Twenty minutes later, he’s back. Seven. Eight. He drags you by the arm, burning carpet against your back, into the living room hazed with cigarette smoke. He tells you you’re a lowlife. That you have no respect. He repeats these statements several times and you start to believe them. You melt. He hits you so hard with an open palm between the shoulder blades that you hear it before you feel it. You don’t stop counting until the sun comes up and he falls asleep. 

Welcome to waiting for your turn.

Twenty years have passed. He’s long dead. Cancer the ever-avenging disease. Sometimes if you slick your black hair back, let your stubble become more of a beard, you can see him. 

You move the cursor on Google street-level view further down your block. You stop at a navy house with white trim. Freshly built porch. In the image, there is a red pickup truck in the driveway. You’ve done this with every house leading to this one—because you’re looking for something. 

Kali Linux, the hacker’s utility belt, fires up on your computer, its twisting dragon icon filling the screen. You’ve found an exploit within that house. A way in through the beautiful world of internet insecurity. The world that lets you peek into any window or room you want. You remotely access the father’s PC and activate the microphone on his computer to listen in. This digital stakeout lasts days. And then, on a Friday, you hear it. The unmistakable sounds of a child screaming. A man stomping around wooden floors, a belt crackling with glee. A woman pleads until a loud thud against a wall or fireplace silences her. The child never stops screaming.

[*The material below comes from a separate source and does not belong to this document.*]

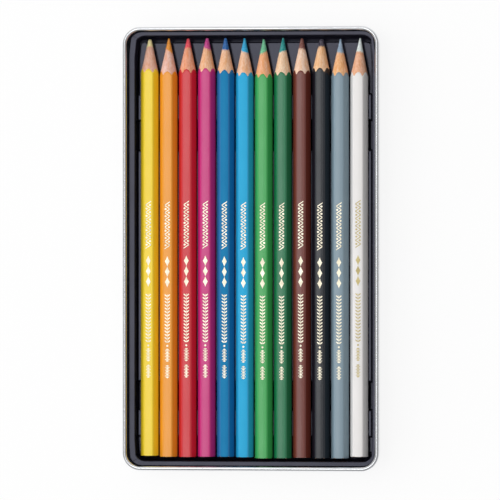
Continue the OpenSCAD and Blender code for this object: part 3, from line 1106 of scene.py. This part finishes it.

Welcome to the reckoning. 

It’s two, maybe three in the morning. The night, your friend. The darkness, your armor. You circle the side of the house. The sliding glass door to the back is left open. The ski mask gets pulled down, the condensation against your mouth instant. Everyone is asleep or faking it. The lights are off but for one room alive with blue and white hues—ghosts from the television dancing on the walls. 

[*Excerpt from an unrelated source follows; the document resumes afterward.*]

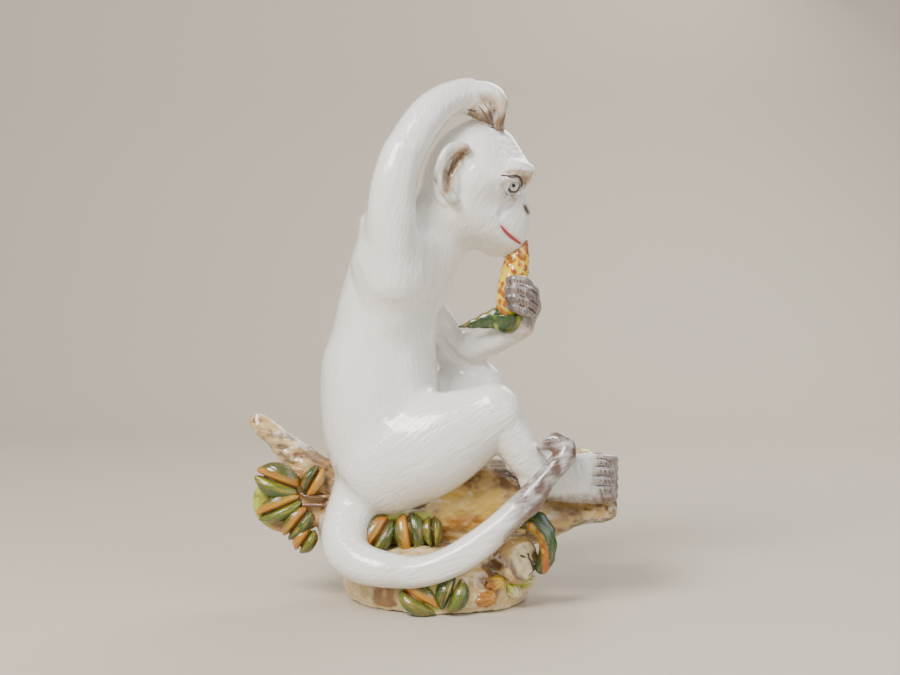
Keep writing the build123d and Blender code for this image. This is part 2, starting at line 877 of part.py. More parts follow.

You find him passed out in his recliner. Rotund, balding piece of shit. Crushed beer can by his feet. Wife beater, blue boxer shorts, socks still on. Your hand grips the brass knuckles so tight it squeaks. He wakes up with a pathetic expression of shock. His eyes beg, motion for mercy.

Motion denied. 

You strike him in the forehead—his skull bouncing off the recliner like a basketball. You dribble it some more. A left hook across the cheekbone. A straight right to the nose. He grunts and rolls off the chair, crawling into the kitchen, dripping blood along the way. One soccer punt to his ribs and he collapses. You grab his throat. Lift his head. 

“Do you understand why this happened?” you hiss. 

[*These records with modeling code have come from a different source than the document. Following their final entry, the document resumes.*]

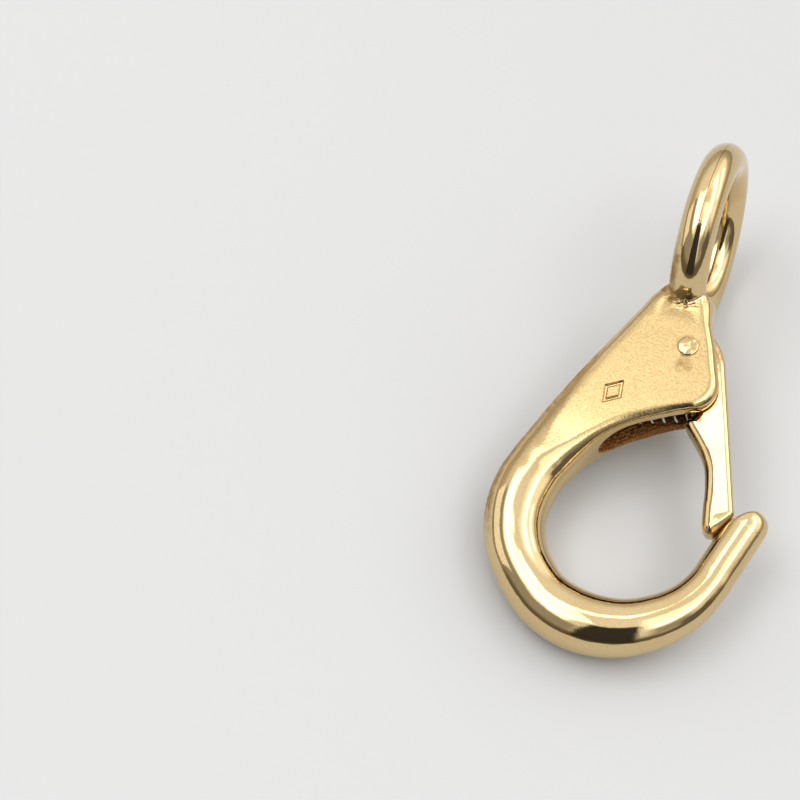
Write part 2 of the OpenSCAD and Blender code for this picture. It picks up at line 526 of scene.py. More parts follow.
@dataclass
class Skin:
    """Turns a solid into an even mesh of quads that lies on its surface.

    Attributes:
        solid: The solid to cover.
        low: Lowest corner of the space that it fills.
        high: Highest corner.
        step: Size of a quad, in millimetres.
        coarse: How many steps wide the blocks are that are sampled first.
        margin: How many blocks from the surface a block is still sampled closely.
        batch: About how many points are sampled at a time.
        flattest: The least squared slope that a move is worked out from.
    """

    solid: Solid
    low: Array
    high: Array
    step: float
    coarse: int = 4
    margin: float = 1.6
    batch: int = 100000
    flattest: float = 0.05

    def _sample(self) -> Array:
        """Samples the distance on a grid, closely only near the surface.

        Returns:
            A distance for each corner of the grid.
        """
        block = self.step * self.coarse
        cells = np.ceil((self.high - self.low) / block).astype(int)
        grid = np.indices(cells).reshape(3, -1).T
        far = self.solid.distance(self.low + (grid + 0.5) * block)
        near = grid[np.abs(far) < block * self.margin]
        values = np.kron(far.reshape(cells), np.ones([self.coarse] * 3))
        fine = np.indices([self.coarse] * 3).reshape(3, -1).T
        index = (near[:, None] * self.coarse + fine).reshape(-1, 3)
        for part in np.array_split(index, max(1, len(index) // self.batch)):
            values[tuple(part.T)] = self.solid.distance(self.low + part * self.step)
        return values

    def _net(self, values: Array) -> tuple[Array, Array]:
        """Puts a point in each cell that the surface crosses and joins them by quads.

        Args:
            values: The sampled distances.

        Returns:
            Points, and the four point numbers of each quad.
        """
        inside = values < 0
        count = sum(shifted(inside, c).astype(np.int8) for c in CORNERS)
        mixed = (count > 0) & (count < len(CORNERS))
        number = np.full(mixed.shape, -1)
        number[mixed] = np.arange(mixed.sum())
        cell = np.argwhere(mixed)
        total, hits = np.zeros((len(cell), 3)), np.zeros(len(cell))
        for way in WAYS:
            for corner in CORNERS:
                if way @ corner:
                    continue
                a = values[tuple((cell + corner).T)]
                b = values[tuple((cell + corner + way).T)]
                cross = (a < 0) != (b < 0)
                t = np.where(cross, a / np.where(cross, a - b, 1), 0)
                total += cross[:, None] * (np.array(corner) + t[:, None] * way)
                hits += cross
        points = self.low + (cell + total / hits[:, None]) * self.step
        quads = []
        for axis in range(3):
            way, one, two = np.roll(WAYS, -axis, 0)
            a = inside[tuple(slice(1, n - 1 - w) for n, w in zip(inside.shape, way))]
            b = inside[tuple(slice(1 + w, n - 1) for n, w in zip(inside.shape, way))]
            at = np.argwhere(a != b) + 1
            ring = [at - one - two, at - two, at, at - one]
            quad = np.column_stack([number[tuple(r.T)] for r in ring])
            flip = ~a[tuple((at - 1).T)]
            quad[flip] = quad[flip][:, ::-1]
            quads.append(quad)
        return points, np.vstack(quads)

    def settle(self, p: Array, rounds: int, reach: float = REACH) -> Array:
        """Moves points onto the surface.

        Args:
            p: The points.
            rounds: How many times the slope is taken.
            reach: Length over which the slope is taken.

        Returns:
            The moved points.
        """
        for _ in range(rounds):
            slope = self.solid.slope(p, reach)
            slope /= np.maximum((slope**2).sum(1), self.flattest)[:, None]
            for _ in range(2):
                move = -slope * self.solid.distance(p)[:, None]
                length = np.maximum(np.linalg.norm(move, axis=1), TINY)
                p = p + move * np.minimum(1, self.step / length)[:, None]
        return p

    def _relax(self, p: Array, quads: Array, rounds: int) -> Array:
        """Evens out the spacing of points that share quads.

        Args:
            p: The points.
            quads: The four point numbers of each quad.
            rounds: How many times each moves halfway to the middle of its neighbours.

        Returns:
            The moved points.
        """
        ends = np.vstack([quads[:, [k, (k + 1) % 4]] for k in range(4)])
        for _ in range(rounds):
            total = np.zeros_like(p)
            for axis in range(3):
                total[:, axis] = np.bincount(ends[:, 0], p[ends[:, 1], axis], len(p))
                total[:, axis] += np.bincount(ends[:, 1], p[ends[:, 0], axis], len(p))
            count = np.bincount(ends.ravel(), minlength=len(p))
            p = p + 0.5 * (total / count[:, None] - p)
        return p

    def cover(self) -> tuple[Array, Array]:
        """Builds the whole mesh.

        Returns:
            Points in millimetres, and the four point numbers of each quad.
        """
        points, quads = self._net(self._sample())
        points = self.settle(self._relax(points, quads, 3), rounds=1, reach=0.1)
        points = self.settle(self._relax(points, quads, 1), rounds=2)
        return points, quads


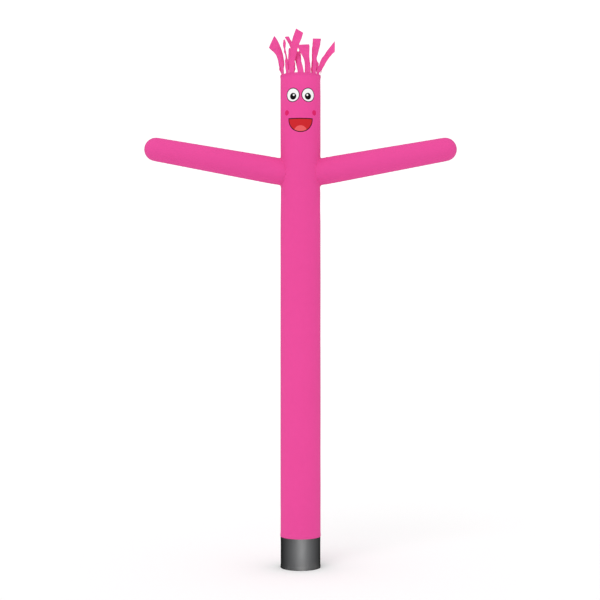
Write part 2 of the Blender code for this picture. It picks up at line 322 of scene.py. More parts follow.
def black_coated_cloth():
    """Close weave under a matt black coating, scuffed on its folds and dusty near the ground."""
    made = bpy.data.materials.new("black_coated_cloth")
    start = start_of(made)
    place = start.node("TexCoord").out("Object")
    height = start.node("SeparateXYZ", {}, {0: place}).out("Z")
    cut = start.node("SeparateXYZ", {}, {0: start.node("UVMap", {"uv_map": "cut"})})
    blotch = noise_over(start, place, 9, 3, (1, 1, 0.5))
    speck = noise_over(start, place, 160, 3)
    dust = blend_over(start, height, 0.11, 0.0) * blend_over(start, blotch, 0.35, 0.75)
    scuff = blend_over(start, height, 0.006, 0.0) * blend_over(start, speck, 0.35, 0.6)
    base = colours(start, dust * 0.2, COATING, DUST)
    base = colours(start, scuff * 0.3, base, SCUFFED)
    rough = blotch * 0.10 + dust * 0.10 + speck * 0.05 + 0.54
    weave = woven(cut, cut.out("Y"), COLLAR_WEAVE)
    crease = noise_over(start, place, 26, 4, (1, 1, 0.35))
    bump = start.node(
        "Bump", {}, {"Strength": 0.55, "Distance": 0.0006, "Height": weave * 0.2 + crease * 3}
    )
    shader = start.node(
        "BsdfPrincipled",
        {},
        {
            "Base Color": base,
            "Roughness": rough,
            "Normal": bump,
            "Specular IOR Level": 0.14,
        },
    )
    start.node("OutputMaterial", {}, {"Surface": shader})
    return made


round_it = math.tau * COLLAR_RADIUS
collar_across = panel_places(
    round_it,
    (0, 0.003, COLLAR_SEAM / 2 - SEAM_EDGE_IN, COLLAR_SEAM / 2, 0.011),
    COLLAR_PITCH,
)
collar_rows = turned_hem(0.0, COLLAR_HEM, COLLAR_HEM_IN, COLLAR_HEM_OUT)
collar_rows += [(COLLAR_HEM + 0.003, 0.0)]
collar_rows += [(z, 0.0) for z in np.arange(COLLAR_HEM + 0.010, COLLAR_TOP, COLLAR_PITCH)]
collar_rows += [(COLLAR_TOP, 0.0)]
collar_sleeve, column, row = flat_cloth(
    "collar_sleeve", collar_across, lengths(collar_rows)
)
height, out = np.array(collar_rows)[row].T
across = collar_across[column]
angle = across / COLLAR_RADIUS - math.pi
off_seam = np.minimum(across, round_it - across)
lapped = raised_seam(COLLAR_SEAM, off_seam) * (height < COLLAR_SHOWS - 0.003)
slack = smooth(COLLAR_SHOWS - 0.008, 0.25, height) * smooth(0.0, 0.05, height)
radius = COLLAR_RADIUS + out + COLLAR_SEAM_RAISED * lapped
radius -= slack * COLLAR_SLACK * (1 + puckers(across, round_it, 0.30, 3))
radius -= drawn_in(COLLAR_SHOWS - height, across, round_it, COLLAR_LAP_PUCKERS)
radius -= drawn_in(height - COLLAR_HEM, across, round_it, COLLAR_HEM_PUCKERS)
blow_up(collar_sleeve, on_tube(radius, angle, height))
collar_sleeve.data.materials.append(black_coated_cloth())
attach(collar_sleeve, "root")
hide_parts("base_collar")

# A narrow strip light, close to the front of the collar and on it alone. It brings the dull shine
# out of the black and leaves the sides dark.
LAMP_PLACE = (0.07, -0.9, 0.21)
LAMP_TURN = (math.radians(90), 0, math.radians(4.4))
LAMP_WIDE = 0.2
LAMP_HIGH = 0.4
LAMP_POWER = 44

bpy.ops.object.light_add(type="AREA", location=LAMP_PLACE, rotation=LAMP_TURN)
collar_lamp = bpy.context.object
collar_lamp.name = "collar_lamp"
collar_lamp.data.shape = "RECTANGLE"
collar_lamp.data.size = LAMP_WIDE
collar_lamp.data.size_y = LAMP_HIGH
collar_lamp.data.energy = LAMP_POWER
collar_lamp.visible_camera = False
lit = bpy.data.collections.new("lit_by_collar_lamp")
lit.objects.link(collar_sleeve)
collar_lamp.light_linking.receiver_collection = lit


# ---- Stitches ----------------------------------------------------------------------------------
# Rows of lock stitch, about five to the inch. One stitch is a small slanted bead of thread, half
# sunk in the cloth, and each row repeats it along its seam.

STITCH_PITCH = 0.005
STITCH_LONG = 0.0037
STITCH_THICK = 0.0011
STITCH_SLANT = 0.12  # sideways, for its length
STITCH_RAISED = 0.0001
COLLAR_STITCHES = (0.005, 0.026)  # rows below the upper edge of the collar's hem
BLACK_THREAD = (0.035, 0.035, 0.038)


def thread(name, colour):
    """Twisted polyester thread."""
    made = bpy.data.materials.new(name)
    start = start_of(made)
    place = start.node("TexCoord").out("Object")
    tint = noise_over(start, place, 90, 2)
    dark = tuple(c * 0.72 for c in colour)
    twist = noise_over(start, place, 1400, 1)
    bump = start.node("Bump", {}, {"Strength": 0.5, "Distance": 0.0002, "Height": twist})
    shader = start.node(
        "BsdfPrincipled",
        {},
        {
            "Base Color": colours(start, tint, (*dark, 1), (*colour, 1)),
            "Roughness": twist * 0.2 + 0.35,
            "Normal": bump,
            "Sheen Weight": 0.2,
        },
    )
    start.node("OutputMaterial", {}, {"Surface": shader})
    return made


bpy.ops.object.select_all(action="DESELECT")
bpy.ops.mesh.primitive_uv_sphere_add(segments=6, ring_count=4, radius=0.5)
one_stitch = bpy.context.object
bpy.ops.object.mode_set(mode="EDIT")
bpy.ops.transform.rotate(value=math.pi / 2, orient_axis="Y", center_override=(0, 0, 0))
bpy.ops.transform.resize(
    value=(STITCH_LONG, STITCH_THICK, STITCH_THICK * 0.8), center_override=(0, 0, 0)
)
bpy.ops.object.mode_set(mode="OBJECT")
stitch_points = points_of(one_stitch.data)
stitch_faces = [tuple(face.vertices) for face in one_stitch.data.polygons]
bpy.data.objects.remove(one_stitch)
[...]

 He doesn’t respond. You grab a framed family photo off the breakfast nook and wave it in front of him. 

“This is why.”

He chokes and pinches his eyes shut. Turns his head away.

“Nod if you understand. Nod if you understand what will happen if you do it again.”

Tears crawl out of his eyes. He nods. You watch droplets of his blood fall from his face, listen as they pitter-patter against the wooden floor. A surge of energy ignites a growing inferno within your chest—your lungs and heart the kindle.

You leave him there.

You head back home. 

Drink some coffee. 

Get back on the computer.

Move the cursor to the next house on the block.